- Founded: April 15, 1951
- Founder: Rudolf Koppl (1895–1956)
- Status: Inactive
- Genre: Classical, jazz
- Country of origin: United States
- Location: Belleville, New Jersey

= Urania Records =

American record label (e. 1951)

Urania Records, Inc. was an American record label founded April 15, 1951, by Czech-born New York industrialist Rudolf Koppl (1895–1956), who served as its founding president.

== History ==
Urania Records initially released opera recordings from East Germany. The label was later run by Rudolph's son, Werner J. Koppl (1923–1996), also Czech-born, who, on March 23, 1956, sold Urania to American Sound Corporation – Daken Karl Broadhead (1905–1999), chairman; and Siegfried Bart (né Siegfried Gerold Bart; 1913–1997), president. American Sound was a joint venture of Allied Record Manufacturing Company (founded 1933) of Hollywood and Bart Manufacturing Company of Belleville, New Jersey. American Sound took over actual operations of Urania April 16, 1956. In 1958, American Sound Corporation sold Urania Records to Bart Manufacturing Corporation, which henceforth ran Urania as its subsidiary based in Belleville, New Jersey.

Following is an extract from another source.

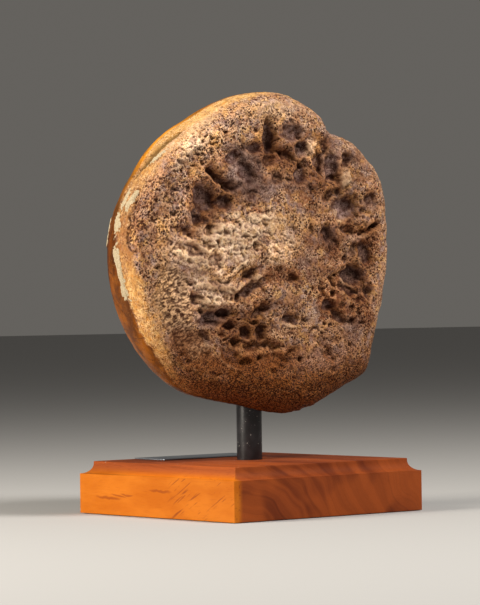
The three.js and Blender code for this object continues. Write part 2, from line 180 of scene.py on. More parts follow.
# Darker places on the face, and then lighter ones, with how much darker or lighter.
STAINED = [
    # upper left
    (-60, 60, 6, 5, 0.25), (-71, 53, 8, 6, 0.3, 50), (-85, 28, 18, 7, 0.5, 75), (-45, 34, 13, 10, 0.7, -55),
    (-45, 20, 8, 6, 0.7, 60), (-40, 19, 5, 5, 0.7), (-58, 14, 10, 5, 0.5, -20), (-72, 9, 5, 5, 0.5),
    (-32, 30, 7, 5, 0.6), (-30, 10, 5, 5, 0.25), (-20, 10, 6, 5, 0.3), (-50, 0, 5, 5, 0.3),
    # the arc along the top
    (2, 57, 20, 12, 0.8), (-14, 44, 20, 12, 0.7, 15), (0, 70, 6, 5, 0.5), (14, 78, 7, 5, 0.3),
    (30, 72, 6, 5, 0.5), (35, 71, 9, 5, 0.5, -20), (40, 70, 6, 4, 0.9), (44, 71, 7, 5, 0.6, -20),
    (60, 61, 6, 5, 0.4), (58, 60, 8, 6, 0.4), (53, 51, 6, 5, 0.4), (65, 50, 10, 15, 0.4, 20),
    (37, 46, 15, 12, 0.8), (33, 40, 8, 5, 0.4), (22, 41, 16, 8, 0.8), (20, 40, 6, 5, 0.4),
    (-10, 32, 8, 4, 0.4),
    # down the right side
    (53, 28, 11, 9, 0.4), (72, 30, 8, 12, 0.4), (31, 27, 7, 12, 0.6), (64, 12, 15, 9, 0.7, 8),
    (42, 8, 9, 14, 0.9), (30, 8, 8, 10, 0.6), (22, 10, 8, 6, 0.4), (20, 0, 5, 5, 0.5), (12, -1, 6, 5, 0.4),
    (70, -2, 8, 11, 0.6), (30, -10, 7, 6, 0.4), (32, -9, 8, 7, 0.5), (60, -16, 13, 13, 0.8),
    (62, -20, 6, 5, 0.9), (60, -20, 6, 5, 0.4), (51, -18, 7, 7, 0.5), (43, -30, 12, 13, 0.8),
    (63, -31, 6, 5, 0.6), (63, -38, 12, 13, 0.9),
    # the middle
    (8, -14, 15, 7, 0.7, -15), (-10, -10, 5, 5, 0.25), (-38, -12, 10, 4, 0.5), (-50, -11, 7, 4, 0.5),
    (-36, -20, 14, 4, 0.8, -5), (-17, -17, 7, 4, 0.5, 20), (-24, -24, 9, 4, 0.6, 32), (14, -32, 10, 7, 0.6),
    # the bottom
    (-21, -45, 20, 15, 0.7), (-10, -44, 10, 12, 0.5), (-43, -38, 10, 6, 0.4), (-50, -50, 7, 6, 0.5),
    (-50, -50, 6, 5, 0.4), (-55, -58, 18, 10, 0.8, -35), (-62, -54, 10, 9, 0.8, -40), (-61, -56, 9, 9, 0.6),
    (-61, -61, 7, 5, 0.6, -40), (-30, -69, 22, 8, 0.7, -8), (-42, -68, 12, 5, 0.5, -15),
    (-21, -60, 6, 5, 0.5), (-9, -60, 8, 4, 0.4), (-10, -72, 18, 6, 0.6), (0, -66, 22, 8, 0.5),
    (0, -70, 8, 4, 0.5), (3, -80, 12, 5, 0.6), (0, -80, 10, 5, 0.5), (-20, -80, 9, 5, 0.5),
    (47, -57, 20, 14, 0.6),
]
PALE = [
    # upper left
    (-76, 10, 6, 12, 0.5), (-76, 17, 9, 8, 0.6), (-62, 21, 6, 4, 0.5), (-60, 30, 7, 5, 0.5),
    (-60, 38, 8, 8, 0.7), (-46, 41, 8, 5, 0.7), (-50, 50, 14, 8, 0.9, 45), (-50, 50, 5, 5, 0.3),
    (-57, 66, 10, 4.5, 0.6, 48), (-38, 72, 13, 6, 0.8, 25), (-40, 70, 7, 5, 0.6, 30), (-40, 62, 7, 5, 0.5),
    (-40, 60, 6, 5, 0.45), (-35, 60, 7, 5, 0.6), (-30, 60, 6, 6, 0.6), (-30, 60, 5, 5, 0.35),
    (-26, 61, 6, 5, 0.5), (-24, 50, 7, 5, 0.4), (-20, 48, 6, 5, 0.3), (-30, 21, 6, 4, 0.5),
    # the top
    (-11, 72, 6, 6, 0.7), (-9, 72, 5, 6, 0.6), (-10, 70, 5, 5, 0.35), (-18, 80, 7, 5, 0.5),
    (11, 82, 9, 4, 0.6), (22, 71, 6, 4, 0.6), (0, 51, 7, 5, 0.5), (30, 63, 5, 8, 1), (30, 60, 5, 6, 0.6),
    (30, 60, 6, 5, 0.55), (48, 60, 6, 5, 0.4), (42, 49, 6, 5, 0.6), (40, 40, 5, 5, 0.3),
    # down the right side
    (72, 40, 6, 6, 0.5), (68, 40, 7, 6, 0.5), (50, 29, 5, 6, 0.7), (55, 30, 5, 5, 0.6), (50, 24, 7, 5, 0.6),
    (40, 20, 6, 5, 0.7), (30, 20, 6, 4, 0.4), (70, 20, 6, 6, 0.5), (62, 10, 6, 4, 0.5), (52, -10, 5, 6, 0.6),
    (50, -20, 5, 5, 0.4), (38, -21, 8, 5, 0.6), (42, -24, 10, 7, 0.6), (40, -27, 6, 8, 0.5),
    (73, -20, 5, 6, 0.6), (50, -40, 5, 4, 0.4),
    # the middle
    (-62, 4, 8, 8, 0.5), (-60, 10, 8, 5, 0.6), (-51, 14, 9, 6, 0.4), (-72, -1, 9, 7, 0.5),
    (-38, 0, 8, 5, 0.9), (-34, -8, 8, 4, 0.6), (-2, 2, 10, 6, 0.7), (10, 0, 6, 6, 0.8),
    (-30, -15, 9, 5, 0.6), (-20, -20, 7, 5, 0.9), (-8, -20, 7, 5, 0.5), (0, -20, 7, 4, 0.5),
    (-9, -30, 6, 4, 0.6), (-52, -22, 9, 5, 0.6), (-30, -30, 8, 5, 0.5), (-31, -31, 7, 5, 0.6),
    (-72, -20, 6, 7, 0.7), (-60, -30, 7, 6, 0.5), (-54, -34, 10, 9, 0.5), (-50, -41, 6, 4, 0.5),
    # the bottom
    (-19, -61, 6, 3, 0.5), (0, -61, 18, 3, 0.4), (0, -61, 7, 5, 0.5), (-52, -60, 6, 5, 0.5),
    (-30, -70, 6, 5, 0.3), (28, -58, 7, 6, 0.4), (42, -60, 7, 5, 0.6), (50, -60, 6, 5, 0.35),
    (36, -70, 16, 6, 0.4, 5), (38, -68, 14, 6, 0.5, 5),
]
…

Simultaneously in 1958, American Sound, itself, was sold to Allied Record Manufacturing Company, which was headed by Daken Karl Broadhead from 1945 to 1979 as president and principal owner. In 1979, Allied was sold to Warner Communications and became part of WEA Manufacturing.

== Disambiguation ==
Urania Records of this article is not to be confused with the Italian-based classical label, Urania Records, founded in 1998.